Supplied data:
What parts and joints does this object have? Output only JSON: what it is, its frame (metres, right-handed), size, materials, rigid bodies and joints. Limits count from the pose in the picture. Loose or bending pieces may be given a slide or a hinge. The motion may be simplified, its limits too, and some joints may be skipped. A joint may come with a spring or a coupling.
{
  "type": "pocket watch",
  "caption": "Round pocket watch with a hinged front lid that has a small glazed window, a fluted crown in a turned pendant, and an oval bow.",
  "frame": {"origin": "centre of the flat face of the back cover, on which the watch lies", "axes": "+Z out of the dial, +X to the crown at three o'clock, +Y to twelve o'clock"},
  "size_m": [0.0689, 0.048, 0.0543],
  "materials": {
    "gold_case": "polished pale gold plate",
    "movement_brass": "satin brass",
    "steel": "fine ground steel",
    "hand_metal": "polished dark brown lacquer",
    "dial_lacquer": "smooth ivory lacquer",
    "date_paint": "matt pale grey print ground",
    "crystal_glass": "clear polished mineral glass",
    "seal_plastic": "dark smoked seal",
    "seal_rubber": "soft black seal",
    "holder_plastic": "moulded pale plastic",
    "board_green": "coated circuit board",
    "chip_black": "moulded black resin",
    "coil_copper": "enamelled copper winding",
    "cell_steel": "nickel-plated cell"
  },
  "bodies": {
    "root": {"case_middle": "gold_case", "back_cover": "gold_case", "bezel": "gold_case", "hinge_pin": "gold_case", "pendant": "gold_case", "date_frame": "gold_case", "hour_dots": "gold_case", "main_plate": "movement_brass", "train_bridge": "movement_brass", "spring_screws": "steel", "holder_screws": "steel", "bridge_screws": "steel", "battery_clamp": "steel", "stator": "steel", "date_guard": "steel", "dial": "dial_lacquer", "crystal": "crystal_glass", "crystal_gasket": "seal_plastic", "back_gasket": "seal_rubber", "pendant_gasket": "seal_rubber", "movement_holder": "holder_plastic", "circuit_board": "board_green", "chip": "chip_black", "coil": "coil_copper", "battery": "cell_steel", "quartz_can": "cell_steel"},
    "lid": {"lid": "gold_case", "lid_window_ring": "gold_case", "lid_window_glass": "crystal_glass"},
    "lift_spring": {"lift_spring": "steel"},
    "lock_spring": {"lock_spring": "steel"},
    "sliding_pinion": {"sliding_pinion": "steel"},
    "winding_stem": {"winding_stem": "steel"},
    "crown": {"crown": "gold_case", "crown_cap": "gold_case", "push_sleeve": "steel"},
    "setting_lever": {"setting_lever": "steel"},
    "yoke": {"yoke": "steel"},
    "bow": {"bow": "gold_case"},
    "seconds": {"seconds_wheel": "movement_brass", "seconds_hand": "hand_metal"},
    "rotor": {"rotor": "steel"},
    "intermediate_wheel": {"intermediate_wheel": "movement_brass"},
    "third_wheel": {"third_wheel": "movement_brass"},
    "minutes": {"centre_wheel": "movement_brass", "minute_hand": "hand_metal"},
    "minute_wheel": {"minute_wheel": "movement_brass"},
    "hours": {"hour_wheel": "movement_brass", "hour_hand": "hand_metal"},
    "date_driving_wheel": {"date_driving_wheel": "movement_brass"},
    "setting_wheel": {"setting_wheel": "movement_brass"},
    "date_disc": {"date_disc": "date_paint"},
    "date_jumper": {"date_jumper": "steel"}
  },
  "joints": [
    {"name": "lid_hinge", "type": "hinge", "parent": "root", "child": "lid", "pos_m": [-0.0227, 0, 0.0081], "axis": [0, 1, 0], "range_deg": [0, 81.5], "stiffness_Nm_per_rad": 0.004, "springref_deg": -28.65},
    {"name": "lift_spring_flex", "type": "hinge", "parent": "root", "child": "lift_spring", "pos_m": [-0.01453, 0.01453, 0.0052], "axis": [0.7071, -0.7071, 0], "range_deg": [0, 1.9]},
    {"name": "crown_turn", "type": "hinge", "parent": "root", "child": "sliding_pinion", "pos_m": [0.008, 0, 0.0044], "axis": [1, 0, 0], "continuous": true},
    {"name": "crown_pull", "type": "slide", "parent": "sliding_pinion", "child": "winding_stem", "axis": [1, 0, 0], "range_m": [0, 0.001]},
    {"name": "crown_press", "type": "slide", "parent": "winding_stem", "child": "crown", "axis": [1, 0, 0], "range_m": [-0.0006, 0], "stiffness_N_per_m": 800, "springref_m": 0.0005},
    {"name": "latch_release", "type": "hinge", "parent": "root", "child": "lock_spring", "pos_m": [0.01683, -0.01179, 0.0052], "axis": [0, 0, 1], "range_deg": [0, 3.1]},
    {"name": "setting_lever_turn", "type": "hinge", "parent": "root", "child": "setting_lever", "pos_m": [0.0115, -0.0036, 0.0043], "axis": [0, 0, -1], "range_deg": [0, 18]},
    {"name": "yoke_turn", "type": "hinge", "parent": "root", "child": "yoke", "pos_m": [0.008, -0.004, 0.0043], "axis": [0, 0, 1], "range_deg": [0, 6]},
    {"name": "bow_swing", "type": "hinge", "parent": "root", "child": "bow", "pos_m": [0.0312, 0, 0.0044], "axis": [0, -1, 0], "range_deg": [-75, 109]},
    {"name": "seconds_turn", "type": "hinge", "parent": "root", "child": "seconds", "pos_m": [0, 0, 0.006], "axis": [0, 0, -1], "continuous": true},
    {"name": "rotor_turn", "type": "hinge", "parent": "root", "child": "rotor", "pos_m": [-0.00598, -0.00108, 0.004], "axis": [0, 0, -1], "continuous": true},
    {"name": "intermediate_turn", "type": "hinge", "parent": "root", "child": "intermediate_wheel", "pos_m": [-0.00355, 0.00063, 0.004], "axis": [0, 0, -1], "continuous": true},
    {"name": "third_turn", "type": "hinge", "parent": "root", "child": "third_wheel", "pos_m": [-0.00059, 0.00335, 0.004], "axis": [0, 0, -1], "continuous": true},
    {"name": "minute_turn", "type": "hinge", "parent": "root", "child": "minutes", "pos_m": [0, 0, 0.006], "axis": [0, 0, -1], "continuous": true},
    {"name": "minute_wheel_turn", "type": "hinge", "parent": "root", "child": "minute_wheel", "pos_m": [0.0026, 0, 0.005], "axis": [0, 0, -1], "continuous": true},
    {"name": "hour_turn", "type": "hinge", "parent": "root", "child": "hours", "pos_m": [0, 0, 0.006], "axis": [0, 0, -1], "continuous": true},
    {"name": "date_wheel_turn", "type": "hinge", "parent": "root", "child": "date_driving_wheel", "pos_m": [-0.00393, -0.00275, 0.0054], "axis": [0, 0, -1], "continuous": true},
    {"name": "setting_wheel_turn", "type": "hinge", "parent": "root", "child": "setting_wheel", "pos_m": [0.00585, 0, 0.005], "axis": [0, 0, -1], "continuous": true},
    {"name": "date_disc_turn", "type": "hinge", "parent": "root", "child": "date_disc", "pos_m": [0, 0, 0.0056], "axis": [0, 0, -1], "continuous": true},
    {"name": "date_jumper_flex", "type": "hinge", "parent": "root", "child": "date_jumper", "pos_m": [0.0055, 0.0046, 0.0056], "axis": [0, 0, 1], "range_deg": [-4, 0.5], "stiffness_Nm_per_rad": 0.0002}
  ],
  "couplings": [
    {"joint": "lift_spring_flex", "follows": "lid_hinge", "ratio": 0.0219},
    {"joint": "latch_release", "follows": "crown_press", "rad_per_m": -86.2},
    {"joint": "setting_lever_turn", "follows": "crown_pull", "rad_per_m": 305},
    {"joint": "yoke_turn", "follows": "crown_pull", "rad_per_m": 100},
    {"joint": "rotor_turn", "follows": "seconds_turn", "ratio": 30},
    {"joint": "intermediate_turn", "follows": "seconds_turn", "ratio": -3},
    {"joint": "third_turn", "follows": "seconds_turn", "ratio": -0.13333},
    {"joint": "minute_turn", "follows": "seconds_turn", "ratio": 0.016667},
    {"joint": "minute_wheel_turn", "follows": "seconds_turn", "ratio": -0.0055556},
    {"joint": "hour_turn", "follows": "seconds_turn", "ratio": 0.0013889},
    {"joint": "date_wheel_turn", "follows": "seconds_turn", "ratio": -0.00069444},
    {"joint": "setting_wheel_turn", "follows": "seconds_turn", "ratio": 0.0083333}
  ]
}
--
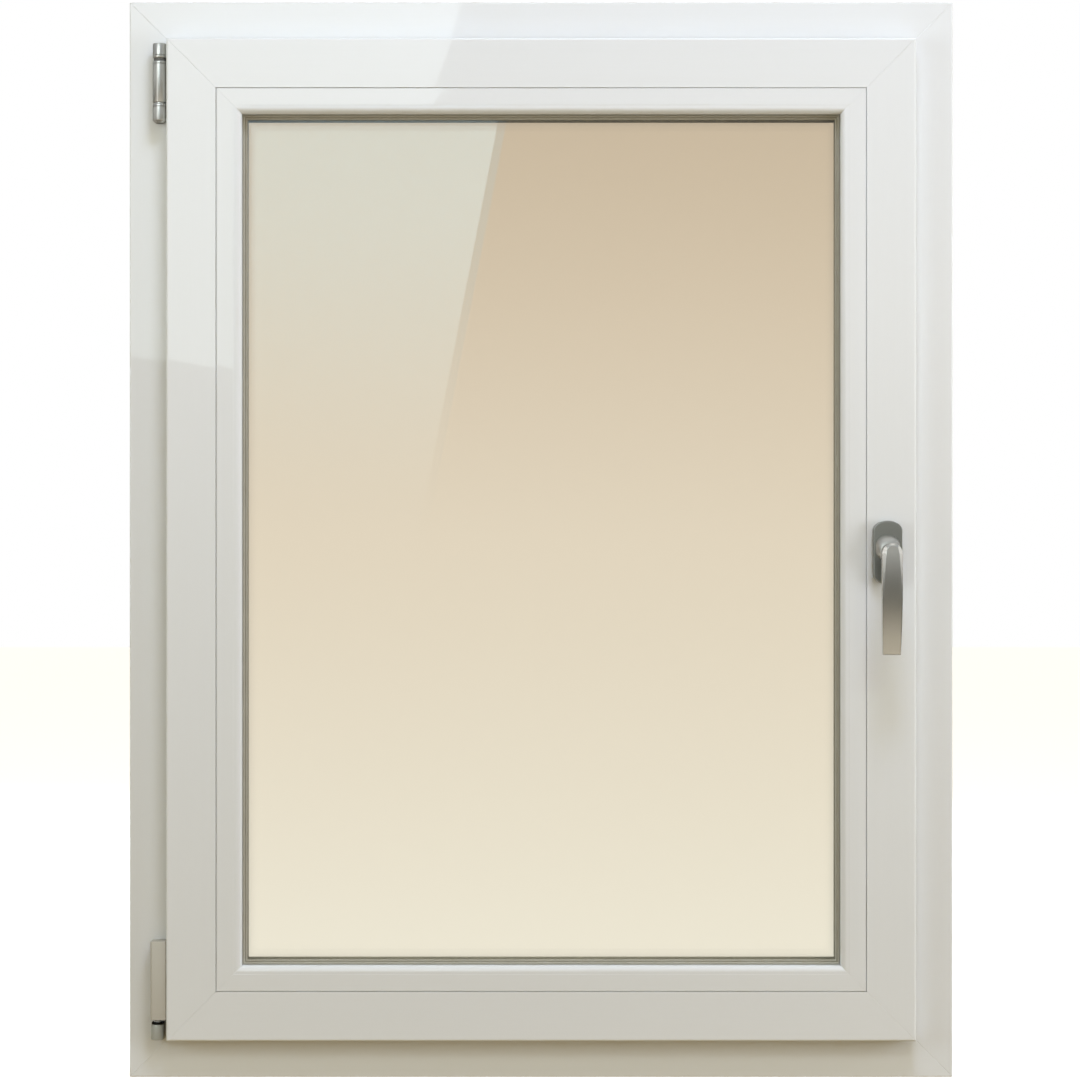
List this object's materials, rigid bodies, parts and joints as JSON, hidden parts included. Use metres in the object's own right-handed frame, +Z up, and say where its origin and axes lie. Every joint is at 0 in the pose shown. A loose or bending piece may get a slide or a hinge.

What is asked:
Locate the word "joints" in the data above. Copy every line carrying it.

Expected answer:
What parts and joints does this object have? Output only JSON: what it is, its frame (metres, right-handed), size, materials, rigid bodies and joints. Limits count from the pose in the picture. Loose or bending pieces may be given a slide or a hinge. The motion may be simplified, its limits too, and some joints may be skipped. A joint may come with a spring or a coupling.
  "joints": [
List this object's materials, rigid bodies, parts and joints as JSON, hidden parts included. Use metres in the object's own right-handed frame, +Z up, and say where its origin and axes lie. Every joint is at 0 in the pose shown. A loose or bending piece may get a slide or a hinge.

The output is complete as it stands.